## Information supplied
========
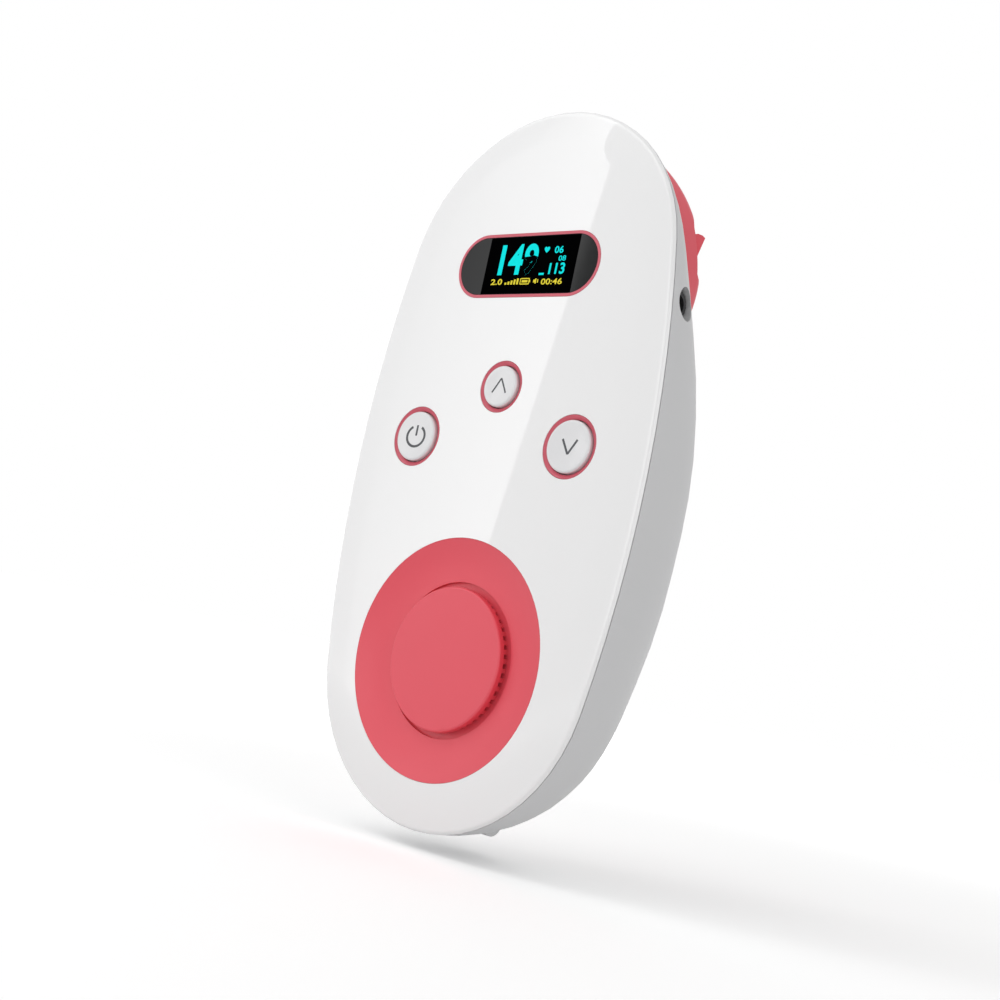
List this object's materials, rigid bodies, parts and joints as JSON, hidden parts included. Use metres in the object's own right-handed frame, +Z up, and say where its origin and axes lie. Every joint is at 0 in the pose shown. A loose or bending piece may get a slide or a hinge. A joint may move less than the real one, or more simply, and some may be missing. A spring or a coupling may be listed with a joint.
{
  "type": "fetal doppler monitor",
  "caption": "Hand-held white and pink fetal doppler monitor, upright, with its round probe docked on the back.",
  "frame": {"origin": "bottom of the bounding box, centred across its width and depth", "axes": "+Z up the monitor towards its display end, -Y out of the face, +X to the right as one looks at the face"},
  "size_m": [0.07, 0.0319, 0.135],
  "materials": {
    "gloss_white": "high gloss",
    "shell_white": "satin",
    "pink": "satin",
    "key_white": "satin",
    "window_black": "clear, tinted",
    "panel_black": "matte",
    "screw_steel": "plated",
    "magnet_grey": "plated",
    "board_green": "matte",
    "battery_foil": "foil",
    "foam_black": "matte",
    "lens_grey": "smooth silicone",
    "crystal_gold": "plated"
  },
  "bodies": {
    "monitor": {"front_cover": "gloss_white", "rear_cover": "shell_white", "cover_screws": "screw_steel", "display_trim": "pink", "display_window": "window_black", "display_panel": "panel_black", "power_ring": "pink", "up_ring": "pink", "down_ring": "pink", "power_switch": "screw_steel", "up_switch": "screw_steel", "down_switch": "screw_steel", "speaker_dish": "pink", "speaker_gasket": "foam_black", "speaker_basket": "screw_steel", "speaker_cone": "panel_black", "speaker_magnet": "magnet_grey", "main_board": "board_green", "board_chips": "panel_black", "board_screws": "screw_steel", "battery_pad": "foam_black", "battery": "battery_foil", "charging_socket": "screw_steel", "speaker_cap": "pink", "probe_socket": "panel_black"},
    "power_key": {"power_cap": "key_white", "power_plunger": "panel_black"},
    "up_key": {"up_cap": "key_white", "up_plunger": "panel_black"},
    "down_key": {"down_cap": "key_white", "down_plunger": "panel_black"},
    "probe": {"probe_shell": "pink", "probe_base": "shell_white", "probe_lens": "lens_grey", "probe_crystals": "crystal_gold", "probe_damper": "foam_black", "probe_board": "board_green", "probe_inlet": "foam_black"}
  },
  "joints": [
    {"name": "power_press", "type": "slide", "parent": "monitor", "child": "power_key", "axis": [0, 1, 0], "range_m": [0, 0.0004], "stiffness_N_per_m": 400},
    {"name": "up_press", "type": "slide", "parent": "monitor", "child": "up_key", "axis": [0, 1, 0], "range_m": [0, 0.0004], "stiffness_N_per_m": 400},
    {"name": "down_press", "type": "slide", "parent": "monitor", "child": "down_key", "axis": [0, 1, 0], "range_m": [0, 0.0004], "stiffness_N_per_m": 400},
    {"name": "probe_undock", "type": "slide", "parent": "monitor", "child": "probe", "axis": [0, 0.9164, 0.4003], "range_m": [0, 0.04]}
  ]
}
========
## Stated exercise
Write each line above out exactly.

## Right answer
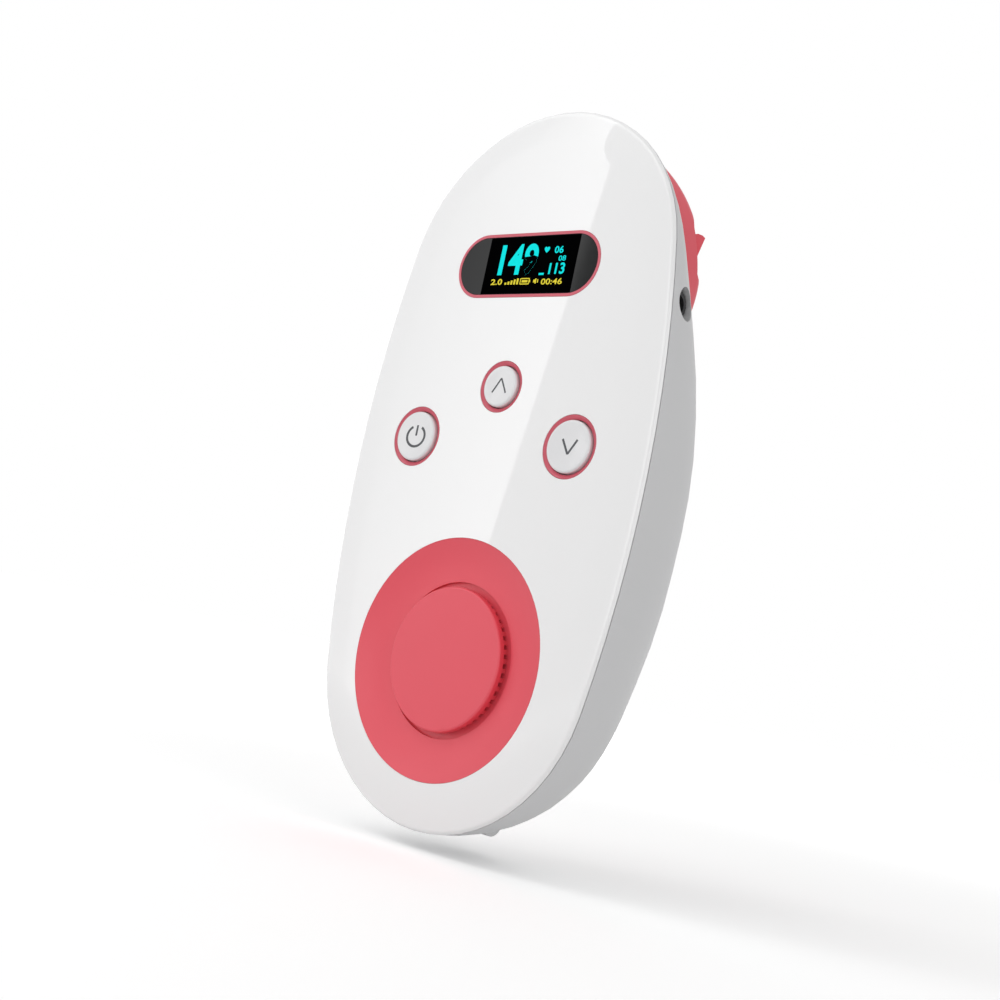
List this object's materials, rigid bodies, parts and joints as JSON, hidden parts included. Use metres in the object's own right-handed frame, +Z up, and say where its origin and axes lie. Every joint is at 0 in the pose shown. A loose or bending piece may get a slide or a hinge. A joint may move less than the real one, or more simply, and some may be missing. A spring or a coupling may be listed with a joint.
{
  "type": "fetal doppler monitor",
  "caption": "Hand-held white and pink fetal doppler monitor, upright, with its round probe docked on the back.",
  "frame": {"origin": "bottom of the bounding box, centred across its width and depth", "axes": "+Z up the monitor towards its display end, -Y out of the face, +X to the right as one looks at the face"},
  "size_m": [0.07, 0.0319, 0.135],
  "materials": {
    "gloss_white": "high gloss",
    "shell_white": "satin",
    "pink": "satin",
    "key_white": "satin",
    "window_black": "clear, tinted",
    "panel_black": "matte",
    "screw_steel": "plated",
    "magnet_grey": "plated",
    "board_green": "matte",
    "battery_foil": "foil",
    "foam_black": "matte",
    "lens_grey": "smooth silicone",
    "crystal_gold": "plated"
  },
  "bodies": {
    "monitor": {"front_cover": "gloss_white", "rear_cover": "shell_white", "cover_screws": "screw_steel", "display_trim": "pink", "display_window": "window_black", "display_panel": "panel_black", "power_ring": "pink", "up_ring": "pink", "down_ring": "pink", "power_switch": "screw_steel", "up_switch": "screw_steel", "down_switch": "screw_steel", "speaker_dish": "pink", "speaker_gasket": "foam_black", "speaker_basket": "screw_steel", "speaker_cone": "panel_black", "speaker_magnet": "magnet_grey", "main_board": "board_green", "board_chips": "panel_black", "board_screws": "screw_steel", "battery_pad": "foam_black", "battery": "battery_foil", "charging_socket": "screw_steel", "speaker_cap": "pink", "probe_socket": "panel_black"},
    "power_key": {"power_cap": "key_white", "power_plunger": "panel_black"},
    "up_key": {"up_cap": "key_white", "up_plunger": "panel_black"},
    "down_key": {"down_cap": "key_white", "down_plunger": "panel_black"},
    "probe": {"probe_shell": "pink", "probe_base": "shell_white", "probe_lens": "lens_grey", "probe_crystals": "crystal_gold", "probe_damper": "foam_black", "probe_board": "board_green", "probe_inlet": "foam_black"}
  },
  "joints": [
    {"name": "power_press", "type": "slide", "parent": "monitor", "child": "power_key", "axis": [0, 1, 0], "range_m": [0, 0.0004], "stiffness_N_per_m": 400},
    {"name": "up_press", "type": "slide", "parent": "monitor", "child": "up_key", "axis": [0, 1, 0], "range_m": [0, 0.0004], "stiffness_N_per_m": 400},
    {"name": "down_press", "type": "slide", "parent": "monitor", "child": "down_key", "axis": [0, 1, 0], "range_m": [0, 0.0004], "stiffness_N_per_m": 400},
    {"name": "probe_undock", "type": "slide", "parent": "monitor", "child": "probe", "axis": [0, 0.9164, 0.4003], "range_m": [0, 0.04]}
  ]
}